Think about how you can apply these ideas to your own monitoring. Applying principles like these will provide multiple benefits: Not only will you probably get paged less for non-critical problems, but you might actually wind up increasing the level of service you provide to your customers!

Thursday, January 14, 2010

Operations Anti-Patterns

Anti-patterns, as defined by Wikipedia, are "design patterns that may be commonly used but is ineffective and/or counterproductive in practice." Most commonly used when discussing the topic of software engineering, it can be applied in other areas as well.

In an attempt to come up with ways to evolve some of the tasks we practice as every day sysadmins, I thought it might be good to start by defining some Operations anti-patterns.

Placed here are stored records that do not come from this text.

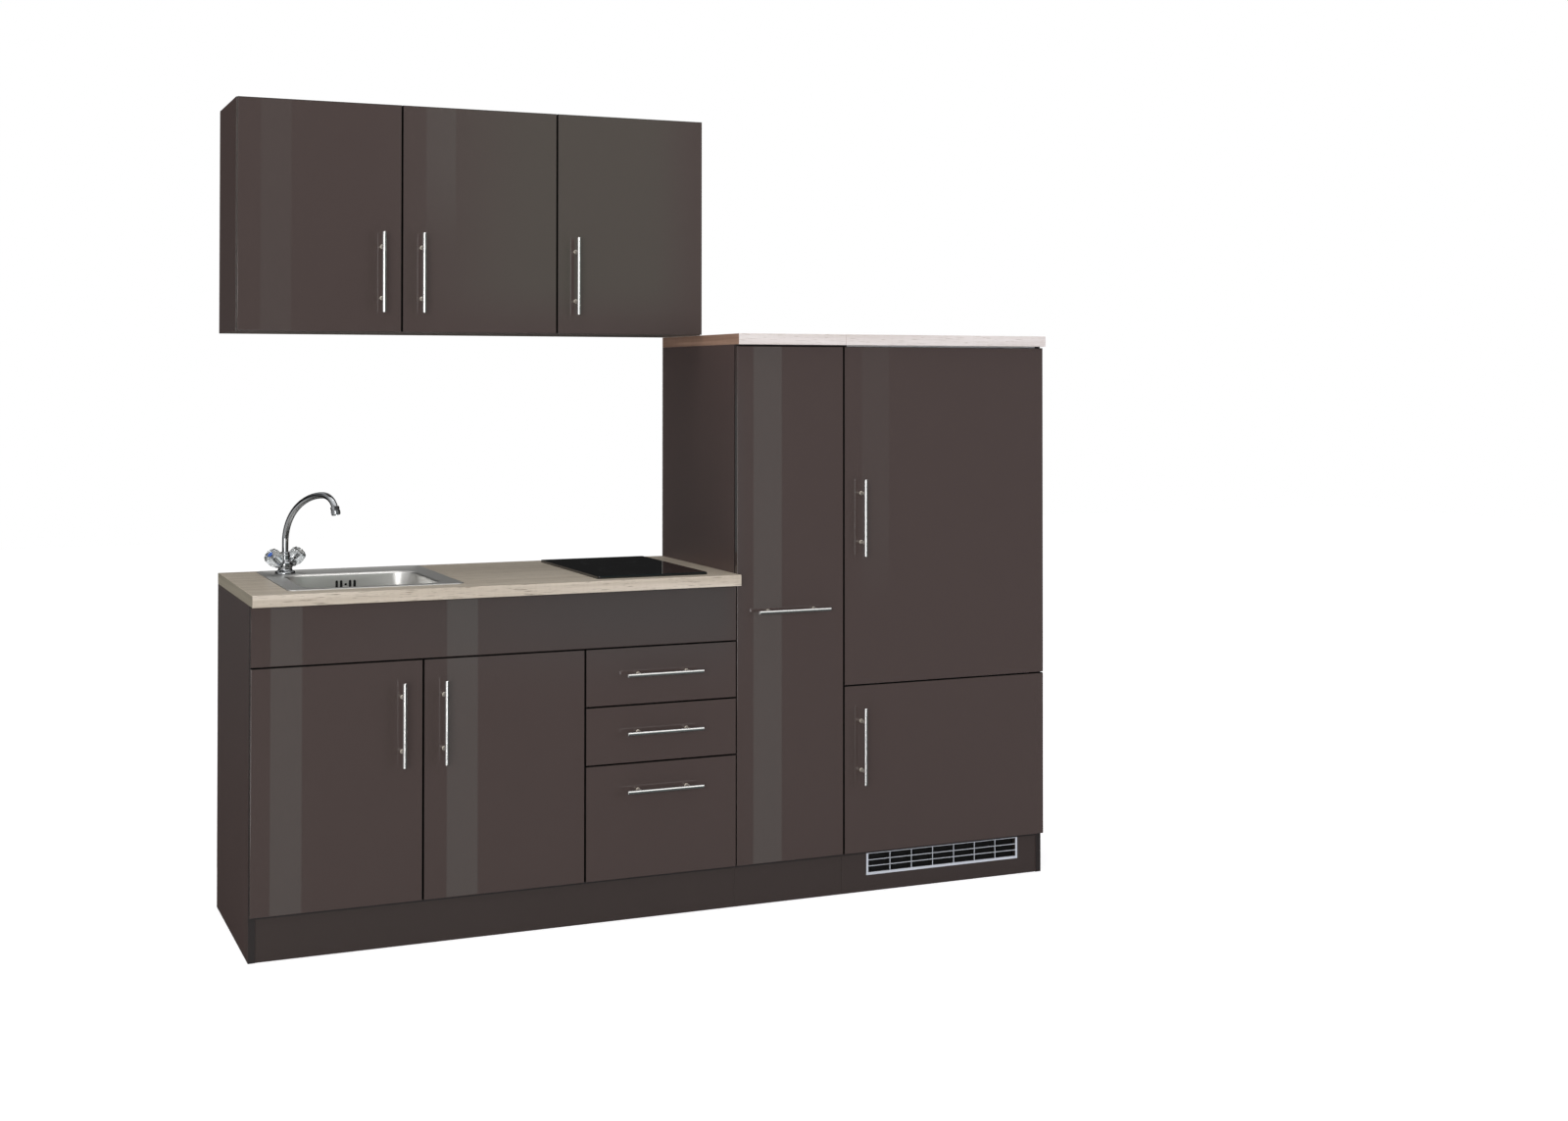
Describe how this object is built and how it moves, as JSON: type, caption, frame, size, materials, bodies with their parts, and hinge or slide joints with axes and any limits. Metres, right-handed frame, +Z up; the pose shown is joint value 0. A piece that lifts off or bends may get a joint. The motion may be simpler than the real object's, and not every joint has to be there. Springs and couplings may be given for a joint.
{
  "type": "fitted kitchen",
  "caption": "Straight fitted kitchen: base units with sink and hob, wall units, pantry pull-out and built-in fridge-freezer, all doors and drawers opening.",
  "frame": {"origin": "on the floor, at the middle of the overall width and of the overall depth with handles", "axes": "+Z up, +X to the right as seen from the front, +Y back to the wall the units stand against"},
  "size_m": [2.1, 0.603, 2.032],
  "materials": {
    "front_foil": "MDF front in high-gloss anthracite foil",
    "carcass_board": "chipboard with matt graphite melamine",
    "plinth_board": "chipboard with dark melamine",
    "oak_worktop": "chipboard with light oak laminate",
    "back_board": "white painted hardboard",
    "shelf_board": "chipboard with matt graphite melamine",
    "handle_steel": "brushed stainless bar",
    "hinge_steel": "nickel-plated pressed steel",
    "runner_steel": "epoxy-coated rolled steel",
    "fitting_steel": "zinc-plated steel",
    "foot_plastic": "black moulded plastic",
    "sink_steel": "brushed stainless sheet",
    "waste_steel": "pressed stainless steel",
    "tap_chrome": "polished chrome on brass",
    "knob_acrylic": "clear ribbed acrylic",
    "hob_glass": "black glass ceramic",
    "hob_steel": "galvanised steel tray",
    "grille_plastic": "pale grey moulded plastic",
    "drawer_board": "white melamine board",
    "frame_steel": "silver-grey painted steel tube",
    "tray_steel": "tray with a chromed gallery rail",
    "appliance_white": "white moulded liner with foam behind",
    "shelf_glass": "toughened clear glass and clear plastic drawers",
    "compressor_black": "black painted steel can"
  },
  "bodies": {
    "root": {"worktop": "oak_worktop", "tall_top_boards": "oak_worktop", "fascia_panel": "front_foil", "plinth_boards": "plinth_board", "vent_grille": "grille_plastic", "sink_bowl": "sink_steel", "sink_drain": "waste_steel", "hob_glass": "hob_glass", "hob_housing": "hob_steel", "tap_body": "tap_chrome", "wall_carcasses": "carcass_board", "base_carcasses": "carcass_board", "tall_carcasses": "carcass_board", "back_panels": "back_board", "cabinet_shelves": "shelf_board", "cabinet_fittings": "fitting_steel", "hinge_arms": "hinge_steel", "runner_rails": "runner_steel", "levelling_feet": "foot_plastic", "fridge_cabinet": "appliance_white", "fridge_shelves": "shelf_glass", "fridge_compressor": "compressor_black"},
    "wall_left_door": {"wall_left_front": "front_foil", "wall_left_handle": "handle_steel", "wall_left_hinges": "hinge_steel"},
    "wall_middle_door": {"wall_middle_front": "front_foil", "wall_middle_handle": "handle_steel", "wall_middle_hinges": "hinge_steel"},
    "wall_right_door": {"wall_right_front": "front_foil", "wall_right_handle": "handle_steel", "wall_right_hinges": "hinge_steel"},
    "base_left_door": {"base_left_front": "front_foil", "base_left_handle": "handle_steel", "base_left_hinges": "hinge_steel"},
    "base_right_door": {"base_right_front": "front_foil", "base_right_handle": "handle_steel", "base_right_hinges": "hinge_steel"},
    "drawer_top": {"drawer_top_front": "front_foil", "drawer_top_handle": "handle_steel", "drawer_top_box": "drawer_board"},
    "drawer_middle": {"drawer_middle_front": "front_foil", "drawer_middle_handle": "handle_steel", "drawer_middle_box": "drawer_board"},
    "drawer_bottom": {"drawer_bottom_front": "front_foil", "drawer_bottom_handle": "handle_steel", "drawer_bottom_box": "drawer_board"},
    "pantry_pull_out": {"pantry_front": "front_foil", "pantry_handle": "handle_steel", "pantry_frame": "frame_steel", "pantry_trays": "tray_steel"},
    "fridge_door": {"fridge_front": "front_foil", "fridge_handle": "handle_steel", "fridge_inner_door": "appliance_white"},
    "freezer_door": {"freezer_front": "front_foil", "freezer_handle": "handle_steel", "freezer_inner_door": "appliance_white"},
    "spout": {"tap_spout": "tap_chrome"},
    "knob_cold": {"tap_knob_cold": "knob_acrylic"},
    "knob_hot": {"tap_knob_hot": "knob_acrylic"},
    "strainer": {"sink_strainer": "waste_steel"}
  },
  "joints": [
    {"name": "wall_left_door_hinge", "type": "hinge", "parent": "root", "child": "wall_left_door", "pos_m": [-1.0485, -0.0165, 1.747], "axis": [0, 0, -1], "range_deg": [0, 95]},
    {"name": "wall_middle_door_hinge", "type": "hinge", "parent": "root", "child": "wall_middle_door", "pos_m": [-0.2515, -0.0165, 1.747], "axis": [0, 0, 1], "range_deg": [0, 95]},
    {"name": "wall_right_door_hinge", "type": "hinge", "parent": "root", "child": "wall_right_door", "pos_m": [0.1485, -0.0165, 1.747], "axis": [0, 0, 1], "range_deg": [0, 95]},
    {"name": "base_left_door_hinge", "type": "hinge", "parent": "root", "child": "base_left_door", "pos_m": [-1.0485, -0.2665, 0.39325], "axis": [0, 0, -1], "range_deg": [0, 95]},
    {"name": "base_right_door_hinge", "type": "hinge", "parent": "root", "child": "base_right_door", "pos_m": [-0.2515, -0.2665, 0.39325], "axis": [0, 0, 1], "range_deg": [0, 86]},
    {"name": "drawer_top_slide", "type": "slide", "parent": "root", "child": "drawer_top", "axis": [0, -1, 0], "range_m": [0, 0.4]},
    {"name": "drawer_middle_slide", "type": "slide", "parent": "root", "child": "drawer_middle", "axis": [0, -1, 0], "range_m": [0, 0.4]},
    {"name": "drawer_bottom_slide", "type": "slide", "parent": "root", "child": "drawer_bottom", "axis": [0, -1, 0], "range_m": [0, 0.4]},
    {"name": "pantry_slide", "type": "slide", "parent": "root", "child": "pantry_pull_out", "axis": [0, -1, 0], "range_m": [0, 0.45]},
    {"name": "fridge_door_hinge", "type": "hinge", "parent": "root", "child": "fridge_door", "pos_m": [1.0485, -0.2665, 0.988], "axis": [0, 0, 1], "range_deg": [0, 110]},
    {"name": "freezer_door_hinge", "type": "hinge", "parent": "root", "child": "freezer_door", "pos_m": [1.0485, -0.2665, 0.327], "axis": [0, 0, 1], "range_deg": [0, 110]},
    {"name": "spout_swivel", "type": "hinge", "parent": "root", "child": "spout", "pos_m": [-0.898, 0.2035, 0.9], "axis": [0, 0, 1], "range_deg": [-90, 80]},
    {"name": "knob_cold_turn", "type": "hinge", "parent": "root", "child": "knob_cold", "pos_m": [-0.93982, 0.17531, 0.9034], "axis": [-0.6534, -0.4405, 0.6157], "range_deg": [0, 180]},
    {"name": "knob_hot_turn", "type": "hinge", "parent": "root", "child": "knob_hot", "pos_m": [-0.85618, 0.23169, 0.9034], "axis": [0.6534, 0.4405, 0.6157], "range_deg": [0, 180]},
    {"name": "strainer_lift", "type": "slide", "parent": "root", "child": "strainer", "axis": [0, 0, 1], "range_m": [0, 0.1]}
  ]
}
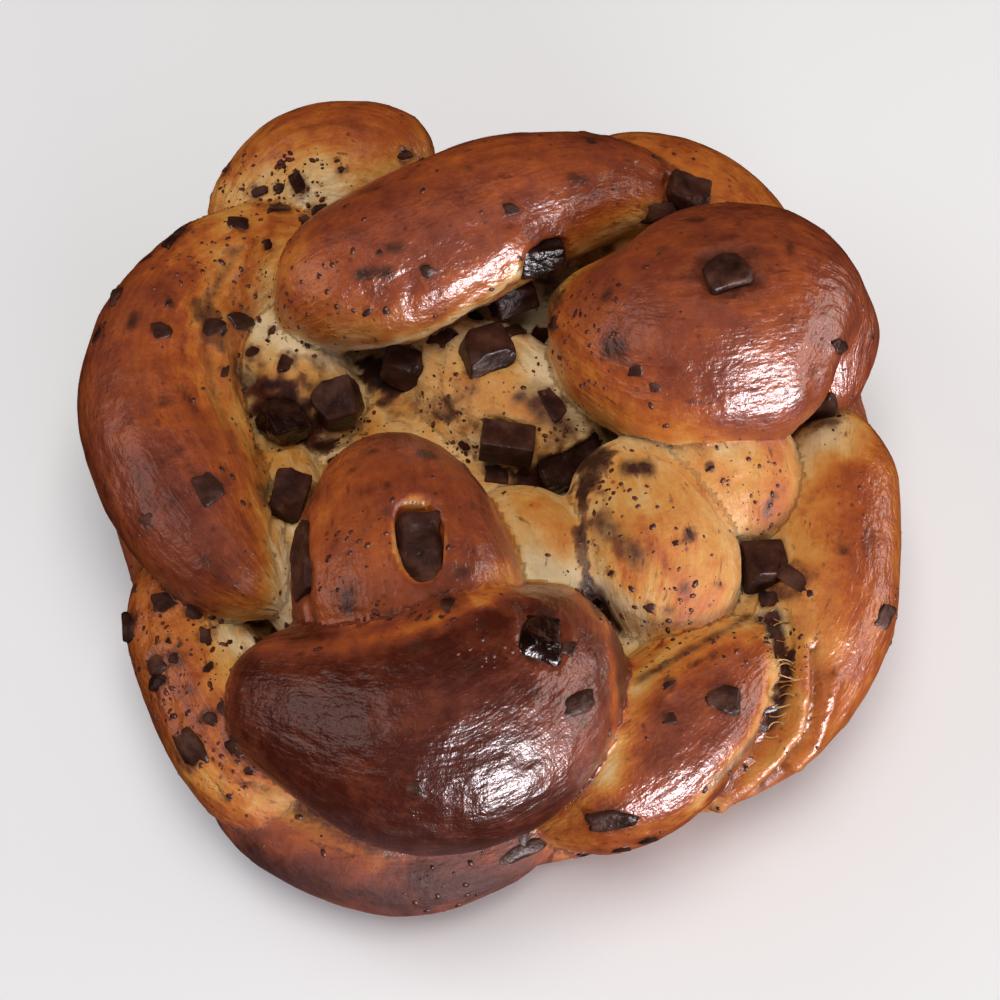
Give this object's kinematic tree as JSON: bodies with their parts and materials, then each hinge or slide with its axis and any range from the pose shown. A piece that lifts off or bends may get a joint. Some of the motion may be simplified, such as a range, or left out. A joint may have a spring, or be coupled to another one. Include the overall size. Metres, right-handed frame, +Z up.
{
  "type": "braided loaf",
  "caption": "Round braided loaf of enriched bread with a glossy brown crust, pale dough in its folds and chocolate chunks, standing on a flat base.",
  "frame": {"origin": "middle of the loaf's outline, on the flat base it stands on", "axes": "+Z is up; -Y is the front, where the widest strand bulges out towards the viewer; +X is the viewer's right; +Y is the longest way across"},
  "size_m": [0.1925, 0.2042, 0.0771],
  "materials": {
    "crust": "egg-washed baked crust, satin to gloss",
    "chocolate": "dark chocolate, softly glossy"
  },
  "bodies": {
    "root": {"braided_loaf": "crust", "chunk_back_pale": "chocolate", "chunk_left_block": "chocolate", "chunk_left_shadow": "chocolate", "chunk_under_top": "chocolate", "chunk_middle_bar": "chocolate", "chunk_middle_melted": "chocolate", "chunk_right_square": "chocolate", "chunk_blister": "chocolate", "chunk_far_back": "chocolate", "chunk_right_crown": "chocolate", "chunk_between_crowns": "chocolate", "chunk_crevice": "chocolate", "chunk_left_strip": "chocolate", "chunk_long_sliver": "chocolate", "chunk_front_crown": "chocolate"}
  },
  "joints": []
}
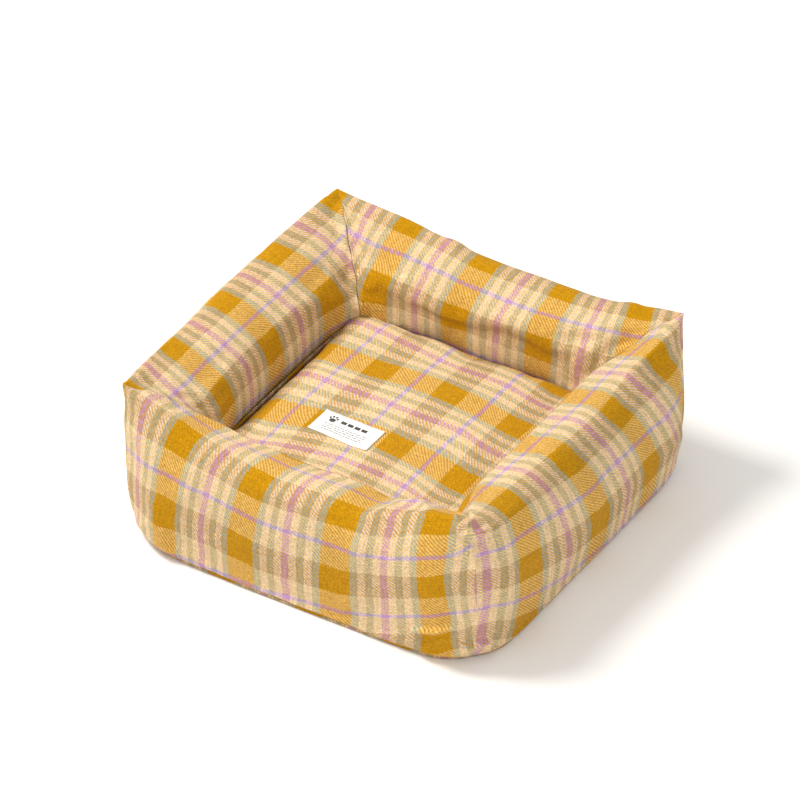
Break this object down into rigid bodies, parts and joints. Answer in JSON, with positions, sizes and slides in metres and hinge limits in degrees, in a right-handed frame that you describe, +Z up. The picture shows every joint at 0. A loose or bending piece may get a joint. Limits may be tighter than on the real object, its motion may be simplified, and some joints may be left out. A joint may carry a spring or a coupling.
{
  "type": "pet cushion bed",
  "caption": "Square plaid pet bed with plump bolster walls mitred at pinched corners and a loose zipped cushion that lifts out.",
  "frame": {"origin": "on the floor below the middle of the bed's bounding box", "axes": "+Z up, +X along the front wall to the right, +Y from the front wall to the back wall"},
  "size_m": [0.478, 0.462, 0.192],
  "materials": {
    "plaid_twill": "brushed wool-like twill in a mustard, cream, sage and lavender check",
    "lining_cloth": "plain woven cotton",
    "fibre_filling": "loose polyester fibre",
    "non_slip_cloth": "plain weave with raised grip dots",
    "sewing_thread": "spun polyester thread",
    "zip_tape": "herringbone woven tape",
    "zip_coil": "moulded nylon coil",
    "zip_metal": "nickel-plated die casting",
    "label_satin": "woven satin label"
  },
  "bodies": {
    "nest": {"front_wall_cover": "plaid_twill", "front_wall_fill": "fibre_filling", "back_wall_cover": "plaid_twill", "back_wall_fill": "fibre_filling", "left_wall_cover": "plaid_twill", "left_wall_fill": "fibre_filling", "right_wall_cover": "plaid_twill", "right_wall_fill": "fibre_filling", "corner_seam_front_left": "sewing_thread", "corner_seam_front_right": "sewing_thread", "corner_seam_back_left": "sewing_thread", "corner_seam_back_right": "sewing_thread", "base_cloth": "non_slip_cloth", "base_binding": "plaid_twill", "base_wadding": "fibre_filling", "floor_lining": "lining_cloth", "lining_upstand": "plaid_twill"},
    "cushion": {"cushion_top_cover": "plaid_twill", "cushion_bottom_cover": "plaid_twill", "cushion_fill": "fibre_filling", "zip_tape_upper": "zip_tape", "zip_tape_lower": "zip_tape", "zip_coil": "zip_coil", "zip_end_stops": "zip_metal", "label": "label_satin", "label_stitches": "sewing_thread"},
    "zip_slider": {"zip_slider": "zip_metal"},
    "zip_pull": {"zip_pull": "zip_metal"}
  },
  "joints": [
    {"name": "cushion_lift", "type": "slide", "parent": "nest", "child": "cushion", "axis": [0, 0, 1], "range_m": [0, 0.2]},
    {"name": "zip_run", "type": "slide", "parent": "cushion", "child": "zip_slider", "axis": [-1, 0, 0], "range_m": [0, 0.2466]},
    {"name": "pull_swing", "type": "hinge", "parent": "zip_slider", "child": "zip_pull", "pos_m": [0.1262, 0.1392, 0.056], "axis": [0, 1, 0], "range_deg": [-45, 45]}
  ]
}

(Obviously this is nowhere near a comprehensive list. I hope to post more soon.)
  1. Information overload: When an admin creates a cronjob to perform an automated task but doesn't take steps to ensure unnecessary output is discarded.
  2. The rat's nest: One could link a sysadmin's tidiness in the cage and the way they maintains their systems, both software and hardware. The rat's nest almost guaranteed that other aspects of their work are as disorderly, thus causing lost productivity (or in some cases, extending downtime).
  3. Set it and forget it: Setting up a new piece of software or hardware without proper documentation on both its implementation (how and why it exists) and operational (maintenance and support) aspects.
  4. Non-communicado: Ancillary to "set it and forget it", this happens when an admin sets up new system monitors without telling the rest of their team. It could also refer to cron jobs without comments describing them, etc.
Just as with software development, evidence of these anti-patterns do not necessarily characterize a bad sysadmin. Good sysadmins display them as well. But the best, in my opinion, strive to overcome them in their daily work.